Tione chuckled and clapped him on the shoulder. If Jack had been less well-built, he’d have gone flying from the force of it. “Don’t worry, we’ll find you another woman who likes climbing mountains and has no standards.”

“Whatever you say, Tee.” He glanced at his chunky waterproof watch. “I’d better head back and prepare for the group I’ve got first thing tomorrow. Catch you later.”

“See you.”

Jack nodded farewell, gathered the discarded helmets in a box, strolled across the garden, and paced through the foyer of Sanctuary and out the other side to the parking lot, where his four-wheel drive was parked. He packed the box into the back and drove to his storefront in the town square, located beside the medical center and across the road from the glass and pottery studio. Once he’d unloaded the helmets, he checked that the headlights still worked and that nothing had been broken, then assembled everything he’d need for the next day. Preparation complete, he debriefed Erica and headed home.

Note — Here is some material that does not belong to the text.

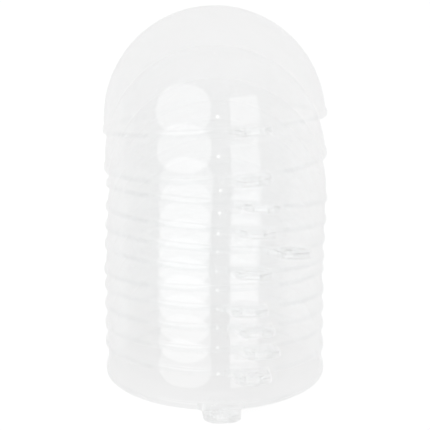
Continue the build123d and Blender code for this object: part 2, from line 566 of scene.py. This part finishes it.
def sun(name, share, angle, tilt):
    light = bpy.data.lights.new(name, "SUN")
    light.angle = math.radians(angle)
    light.energy = share * FLOOR_RADIANCE / FLOOR_TONE * math.pi / math.cos(math.radians(tilt))
    ob = bpy.data.objects.new(name, light)
    ob.rotation_euler = (math.radians(tilt), 0, 0)
    bpy.context.scene.collection.objects.link(ob)
    ob.visible_glossy = False
    ob.visible_camera = False
    ob.visible_transmission = False
    return ob


soft = sun("overhead_soft", 0.94, 60, 0)
shade = sun("overhead_shade", 0.06, 35, 20)
blockers = bpy.data.collections.new("not_blocking_the_soft_light")
for ob, node in cages:
    blockers.objects.link(ob)
soft.light_linking.blocker_collection = blockers
for link in blockers.collection_objects:
    link.light_linking.link_state = "EXCLUDE"


def studio_world():
    """What the clear plastic reflects: a pale tent, a round softbox to the left of the
    camera, a rectangular one to its right, and a small lamp beside it."""
    world = bpy.data.worlds.new("pale_studio")
    bpy.context.scene.world = world
    world.use_nodes = True
    tree = world.node_tree
    tree.nodes.clear()
    nodes, links = tree.nodes, tree.links
    coords = nodes.new("ShaderNodeTexCoord")
    xyz = nodes.new("ShaderNodeSeparateXYZ")
    links.new(coords.outputs["Generated"], xyz.inputs[0])
    x, y, z = xyz.outputs
    back = math_node(tree, "MULTIPLY", y, -1.0)
    azimuth = math_node(tree, "MULTIPLY", math_node(tree, "ARCTAN2", x, back), 180 / math.pi)
    elevation = math_node(tree, "MULTIPLY", math_node(tree, "ARCSINE", z), 180 / math.pi)
    away = math_node(tree, "ABSOLUTE", azimuth)

    def ramp(value, low, high):
        """0 below low, 1 above high, smooth between (low may be above high)."""
        n = nodes.new("ShaderNodeMapRange")
        n.interpolation_type = "SMOOTHSTEP"
        n.inputs["From Min"].default_value = min(low, high)
        n.inputs["From Max"].default_value = max(low, high)
        n.inputs["To Min"].default_value = 0.0 if low < high else 1.0
        n.inputs["To Max"].default_value = 1.0 if low < high else 0.0
        links.new(value, n.inputs["Value"])
        return n.outputs[0]

    def angle_to(az, el):
        a, e = math.radians(az), math.radians(el)
        d = (math.sin(a) * math.cos(e), -math.cos(a) * math.cos(e), math.sin(e))
        n = nodes.new("ShaderNodeVectorMath")
        n.operation = "DOT_PRODUCT"
        links.new(coords.outputs["Generated"], n.inputs[0])
        n.inputs[1].default_value = d
        return math_node(tree, "MULTIPLY", math_node(tree, "ARCCOSINE", n.outputs["Value"]), 180 / math.pi)

    def blend(level, mask, to):
        """level*(1-mask) + to*mask"""
        a = math_node(tree, "MULTIPLY", level, math_node(tree, "SUBTRACT", 1.0, mask))
        return math_node(tree, "ADD", a, math_node(tree, "MULTIPLY", mask, to))

    level = blend(0.775, ramp(azimuth, 74, 86), 0.90)       # the tent's right side
    level = blend(level, ramp(azimuth, -101, -111), 0.90)   # and its left
    level = blend(level, ramp(away, 150, 176), 0.90)        # behind, seen at grazing edges
    level = blend(level, ramp(elevation, 20, 55), 0.90)
    level = blend(level, ramp(elevation, -6, -12), 0.87)    # the pale table
    gap = math_node(tree, "MULTIPLY", ramp(azimuth, -14, -8), ramp(azimuth, 24, 18))
    gap = math_node(tree, "MULTIPLY", gap, ramp(elevation, -12, -6))
    gap = math_node(tree, "MULTIPLY", gap, ramp(elevation, 45, 25))
    level = blend(level, gap, 0.69)                         # the camera's side, between the softboxes
    across = math_node(tree, "ABSOLUTE", math_node(tree, "MULTIPLY", math_node(tree, "ADD", azimuth, 33.0), 1 / 29))
    upright = math_node(tree, "ABSOLUTE", math_node(tree, "MULTIPLY", math_node(tree, "ADD", elevation, -15.0), 1 / 23.5))
    round_box = math_node(tree, "ADD", math_node(tree, "POWER", across, 2.5), math_node(tree, "POWER", upright, 2.5))
    round_box = ramp(round_box, 1.12, 0.90)
    level = blend(level, round_box, 1.36)
    right = math_node(tree, "MULTIPLY", ramp(azimuth, 14.5, 17), ramp(azimuth, 47.5, 44.5))
    right = math_node(tree, "MULTIPLY", right, ramp(elevation, -8.5, -6.5))
    right = math_node(tree, "MULTIPLY", right, ramp(elevation, 27, 25.5))
    level = blend(level, right, 1.33)
    lamp = ramp(angle_to(3, 8.5), 1.9, 1.3)
    level = blend(level, lamp, 2.6)

    path = nodes.new("ShaderNodeLightPath")
    level = blend(level, path.outputs["Is Transmission Ray"], 0.89)
    # painted shade: the backdrop seen through the plastic is set to the darker THROUGH level; seen directly it is
    # white, falling off to the front like the floor
    level = blend(level, path.outputs["Is Camera Ray"], THROUGH)
    toward = math_node(tree, "MULTIPLY", math_node(tree, "COSINE", math_node(tree, "MULTIPLY", azimuth, math.pi / 180)), -1.0)
    white = blend(FLOOR_RADIANCE * FRONT_FALL, ramp(toward, -0.75, -0.50), FLOOR_RADIANCE)
    bare = seen_directly(tree)
    level = math_node(tree, "ADD", blend(level, bare, 0.0), math_node(tree, "MULTIPLY", bare, white))
    background = nodes.new("ShaderNodeBackground")
    tone = nodes.new("ShaderNodeCombineColor")
    for i in range(3):
        links.new(level, tone.inputs[i])
    links.new(tone.outputs[0], background.inputs["Color"])
    out = nodes.new("ShaderNodeOutputWorld")
    links.new(background.outputs[0], out.inputs["Surface"])
    world.cycles_visibility.diffuse = False
    world.cycles_visibility.scatter = False
    return world


studio_world()

camera_data = bpy.data.cameras.new("camera")
camera = bpy.data.objects.new("camera", camera_data)
bpy.context.scene.collection.objects.link(camera)
bpy.context.scene.camera = camera
stand = Vector(seats["dome_01"].translation)
camera.location = (stand.x, stand.y - 0.300, 0.1225)
camera.rotation_euler = (math.radians(90 - 12.55), 0, 0)
camera_data.sensor_width = 36.0
camera_data.lens = 965 / 430 * 36.0
camera_data.shift_y = -0.035
camera_data.clip_start, camera_data.clip_end = 0.01, 50.0

scene = bpy.context.scene
scene.view_settings.view_transform = "Standard"
scene.view_settings.look = "None"
scene.cycles.max_bounces = 40
scene.cycles.glossy_bounces = 12
scene.cycles.transmission_bounces = 36
scene.cycles.transparent_max_bounces = 400
scene.cycles.diffuse_bounces = 0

The house was silent when he let himself in, everything exactly where he’d left it, and the place smelled of dirty laundry. Ignoring the state of the living room, which he hadn’t tidied in weeks, he microwaved a bowl of leftover chicken and vegetables, grabbed a beer from the fridge, and took his dinner out to the deck, where he could bask in the dying sunlight without facing the mess and emptiness of his living quarters. It was supposed to be home, but most nights, it felt more like a place to crash than anything else.

 

 

By the time Brooke had showered and changed into her pajamas, which read “Geek is the new sexy,” her natural buzz had worn off and she was exhausted. The only energy she held onto was the rage that seemed to grow exponentially the longer she allowed it to fester. How dare that heinous man kiss her until she couldn’t even remember who Rosa Bonheur was, or why she’d been so important to future generations of female artists, and then forget all about it? How dare he make her feel beautiful and desirable and then squash that feeling with cold, hard reality?

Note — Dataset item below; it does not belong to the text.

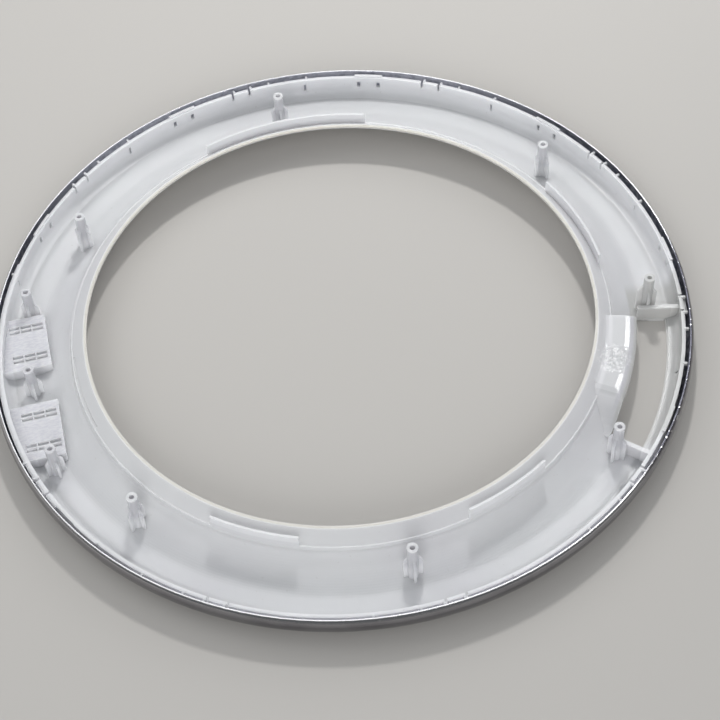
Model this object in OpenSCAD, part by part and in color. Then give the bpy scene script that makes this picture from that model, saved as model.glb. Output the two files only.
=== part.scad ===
// Washing machine door frame: a dished white ring with a handle opening, seen from its
// back, and the bright trim ring round its rim. Sizes are in mm. The ring's axis is the
// Z axis, the front face lies on Z = 0, the hinge side is at -X and the handle at +X.

/* [Central opening] */
// Radius of the central opening
opening_r = 174.8; // [168:0.2:178]
// Height of the lip round the opening
lip_h = 25.1; // [23:0.1:28]
// Width of the flat top of the lip
lip_w = 2.4; // [1.6:0.1:4]
// Thickness of the lip
lip_t = 2; // [1.2:0.1:2.6]
// Radial run of the sloping neck outside the lip
neck_run = 8.2; // [6:0.1:10]
// Wall thickness of the neck
neck_t = 2.2; // [1.6:0.1:2.8]

/* [Dished floor] */
// Thickness of the moulding's floor
floor_t = 2.6; // [2:0.1:3.4]
// Height of the step round the foot of the neck
step_h = 18; // [16.5:0.1:19.5]
// Width of the flat top of that step
step_w = 0.9; // [0.6:0.1:1.6]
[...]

As she wondered how many other women had suffered the same indignation, her pulse picked up, drumming in her throat like the marching anthem for the sisterhood of women Jack Farrelly had forgotten. She had no reason to believe there had been any others, but she preferred to think he was an asshole than admit she just hadn’t made that much of an impression. Grinding her teeth together, she made those theoretical and possibly imaginary women a promise. He wouldn’t treat any others like they were disposable and get away unscathed. Not on her watch.

Grabbing her laptop, she shimmied into bed beneath the covers, switched it on and loaded up her blog, the one she’d chronicled her journey on since her second heart surgery at fifteen, when she’d decided she needed to take ownership of her health issues and stop living in denial. Her parents may have wanted to hide her from the world forever, but she’d long since known she’d only be happy if she wrestled everything from life that she could. Opening a new post, she vented her fury to the web, not filtering the words as they spilled from her brain to her fingertips and appeared on the screen.